(Stored items from a collection)
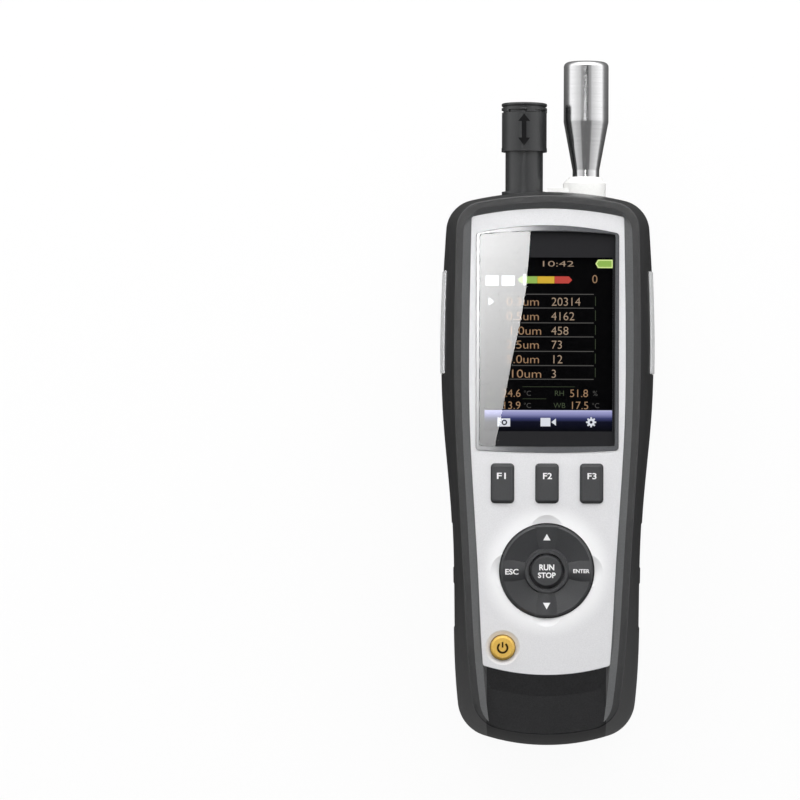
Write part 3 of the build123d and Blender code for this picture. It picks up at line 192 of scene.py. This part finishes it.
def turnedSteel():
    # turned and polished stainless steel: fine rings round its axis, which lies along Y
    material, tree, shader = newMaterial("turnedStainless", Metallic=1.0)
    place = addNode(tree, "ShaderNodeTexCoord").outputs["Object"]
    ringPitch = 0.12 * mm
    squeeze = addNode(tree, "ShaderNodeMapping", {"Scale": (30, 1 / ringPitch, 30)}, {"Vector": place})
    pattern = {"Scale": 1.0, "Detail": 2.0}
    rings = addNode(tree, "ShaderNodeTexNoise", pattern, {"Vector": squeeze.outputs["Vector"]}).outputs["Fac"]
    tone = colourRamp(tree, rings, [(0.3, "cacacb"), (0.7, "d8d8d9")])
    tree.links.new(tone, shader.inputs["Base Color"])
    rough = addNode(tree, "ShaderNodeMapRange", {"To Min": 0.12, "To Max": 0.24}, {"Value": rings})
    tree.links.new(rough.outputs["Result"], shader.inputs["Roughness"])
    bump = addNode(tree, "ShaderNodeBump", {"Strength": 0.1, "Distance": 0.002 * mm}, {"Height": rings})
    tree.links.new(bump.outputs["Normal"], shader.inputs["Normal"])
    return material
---
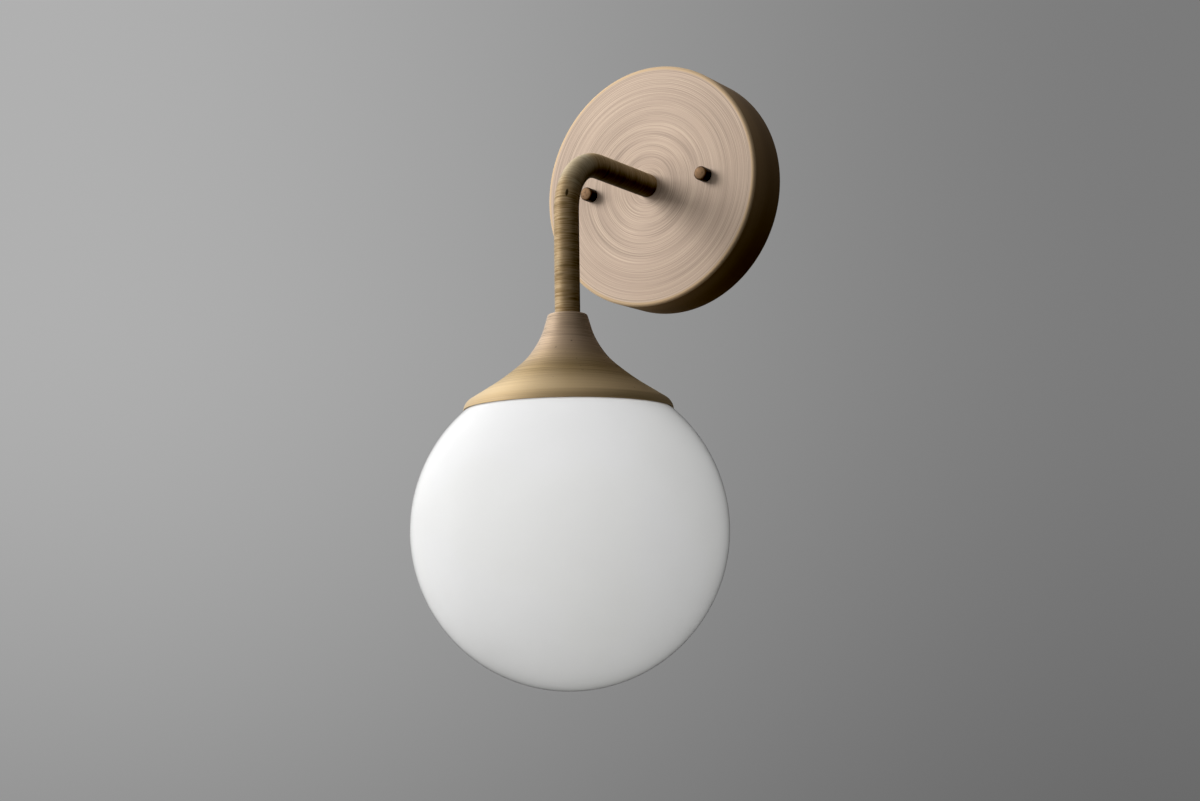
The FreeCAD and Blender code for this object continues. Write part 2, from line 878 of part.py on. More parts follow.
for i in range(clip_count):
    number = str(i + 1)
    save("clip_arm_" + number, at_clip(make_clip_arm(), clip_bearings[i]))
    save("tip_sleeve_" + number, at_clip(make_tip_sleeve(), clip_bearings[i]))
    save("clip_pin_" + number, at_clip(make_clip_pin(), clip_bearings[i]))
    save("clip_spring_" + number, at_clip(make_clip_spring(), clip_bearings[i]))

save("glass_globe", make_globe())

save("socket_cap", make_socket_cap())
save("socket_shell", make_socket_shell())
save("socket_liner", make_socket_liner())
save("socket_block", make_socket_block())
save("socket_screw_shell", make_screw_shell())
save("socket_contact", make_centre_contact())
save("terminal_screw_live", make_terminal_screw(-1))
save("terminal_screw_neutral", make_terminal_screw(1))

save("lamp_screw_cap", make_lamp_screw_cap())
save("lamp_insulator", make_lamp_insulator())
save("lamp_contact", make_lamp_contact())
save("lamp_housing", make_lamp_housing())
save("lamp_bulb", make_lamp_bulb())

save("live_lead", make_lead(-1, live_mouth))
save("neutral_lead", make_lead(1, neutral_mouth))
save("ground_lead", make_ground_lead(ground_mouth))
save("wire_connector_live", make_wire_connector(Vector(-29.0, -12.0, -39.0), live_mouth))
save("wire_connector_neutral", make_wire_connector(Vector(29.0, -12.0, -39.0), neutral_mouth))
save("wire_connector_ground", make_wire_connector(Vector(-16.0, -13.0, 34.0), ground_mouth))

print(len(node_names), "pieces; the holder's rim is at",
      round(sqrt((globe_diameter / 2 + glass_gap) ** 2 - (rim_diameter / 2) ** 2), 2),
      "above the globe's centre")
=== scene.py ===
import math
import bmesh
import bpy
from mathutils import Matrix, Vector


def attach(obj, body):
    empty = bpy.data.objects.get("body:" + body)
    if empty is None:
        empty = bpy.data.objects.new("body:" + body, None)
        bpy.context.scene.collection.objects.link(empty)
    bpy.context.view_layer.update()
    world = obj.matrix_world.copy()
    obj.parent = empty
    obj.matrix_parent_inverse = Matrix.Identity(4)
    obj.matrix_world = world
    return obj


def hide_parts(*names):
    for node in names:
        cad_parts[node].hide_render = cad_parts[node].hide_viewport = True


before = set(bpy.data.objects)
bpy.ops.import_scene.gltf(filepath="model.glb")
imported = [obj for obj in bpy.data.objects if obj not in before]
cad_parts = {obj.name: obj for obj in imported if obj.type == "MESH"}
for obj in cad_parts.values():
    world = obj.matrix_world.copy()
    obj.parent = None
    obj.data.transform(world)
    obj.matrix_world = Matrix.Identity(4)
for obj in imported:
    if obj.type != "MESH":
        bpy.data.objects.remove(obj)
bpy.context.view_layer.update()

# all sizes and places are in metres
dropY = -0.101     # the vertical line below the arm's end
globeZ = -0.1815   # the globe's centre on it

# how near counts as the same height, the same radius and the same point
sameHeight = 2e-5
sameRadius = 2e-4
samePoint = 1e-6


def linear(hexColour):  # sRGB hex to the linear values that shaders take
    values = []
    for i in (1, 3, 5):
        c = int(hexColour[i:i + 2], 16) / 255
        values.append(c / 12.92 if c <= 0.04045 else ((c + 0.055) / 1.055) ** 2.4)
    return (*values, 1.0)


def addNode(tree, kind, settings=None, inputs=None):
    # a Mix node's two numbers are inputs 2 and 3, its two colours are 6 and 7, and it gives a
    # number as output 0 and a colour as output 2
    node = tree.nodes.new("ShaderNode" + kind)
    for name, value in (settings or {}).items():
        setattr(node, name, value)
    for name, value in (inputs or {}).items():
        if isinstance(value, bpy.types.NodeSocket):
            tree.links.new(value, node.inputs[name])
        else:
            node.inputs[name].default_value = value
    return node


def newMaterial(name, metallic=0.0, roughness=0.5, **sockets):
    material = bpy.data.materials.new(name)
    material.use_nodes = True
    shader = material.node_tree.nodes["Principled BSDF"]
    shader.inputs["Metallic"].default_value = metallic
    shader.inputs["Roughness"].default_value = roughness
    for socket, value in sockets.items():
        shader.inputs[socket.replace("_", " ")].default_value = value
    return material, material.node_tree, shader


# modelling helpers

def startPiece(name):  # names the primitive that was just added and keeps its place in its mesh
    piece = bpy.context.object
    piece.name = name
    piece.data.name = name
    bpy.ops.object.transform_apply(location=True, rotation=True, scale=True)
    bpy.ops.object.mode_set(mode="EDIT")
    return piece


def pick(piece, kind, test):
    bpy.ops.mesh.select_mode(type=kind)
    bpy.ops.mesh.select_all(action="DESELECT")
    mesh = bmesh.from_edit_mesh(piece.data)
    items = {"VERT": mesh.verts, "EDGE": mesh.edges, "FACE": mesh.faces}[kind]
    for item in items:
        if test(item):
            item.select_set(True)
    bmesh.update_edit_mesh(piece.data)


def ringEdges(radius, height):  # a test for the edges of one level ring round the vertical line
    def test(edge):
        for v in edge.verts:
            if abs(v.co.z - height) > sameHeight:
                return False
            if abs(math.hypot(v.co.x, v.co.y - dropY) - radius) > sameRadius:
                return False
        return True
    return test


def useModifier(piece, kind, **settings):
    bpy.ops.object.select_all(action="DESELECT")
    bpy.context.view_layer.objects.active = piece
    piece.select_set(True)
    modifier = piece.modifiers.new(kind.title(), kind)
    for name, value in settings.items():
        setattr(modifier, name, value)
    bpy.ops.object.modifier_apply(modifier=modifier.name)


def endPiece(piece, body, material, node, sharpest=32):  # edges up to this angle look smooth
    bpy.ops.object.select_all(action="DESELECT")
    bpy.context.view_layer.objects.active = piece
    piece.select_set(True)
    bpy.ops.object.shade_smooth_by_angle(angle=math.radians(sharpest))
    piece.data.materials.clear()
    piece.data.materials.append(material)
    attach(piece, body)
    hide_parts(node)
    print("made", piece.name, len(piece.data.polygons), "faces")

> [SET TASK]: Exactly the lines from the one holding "in imported if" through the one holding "return (*values, 1.0)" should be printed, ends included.

> [SOLUTION TO THIS PROBLEM]:
cad_parts = {obj.name: obj for obj in imported if obj.type == "MESH"}
for obj in cad_parts.values():
    world = obj.matrix_world.copy()
    obj.parent = None
    obj.data.transform(world)
    obj.matrix_world = Matrix.Identity(4)
for obj in imported:
    if obj.type != "MESH":
        bpy.data.objects.remove(obj)
bpy.context.view_layer.update()

# all sizes and places are in metres
dropY = -0.101     # the vertical line below the arm's end
globeZ = -0.1815   # the globe's centre on it

# how near counts as the same height, the same radius and the same point
sameHeight = 2e-5
sameRadius = 2e-4
samePoint = 1e-6


def linear(hexColour):  # sRGB hex to the linear values that shaders take
    values = []
    for i in (1, 3, 5):
        c = int(hexColour[i:i + 2], 16) / 255
        values.append(c / 12.92 if c <= 0.04045 else ((c + 0.055) / 1.055) ** 2.4)
    return (*values, 1.0)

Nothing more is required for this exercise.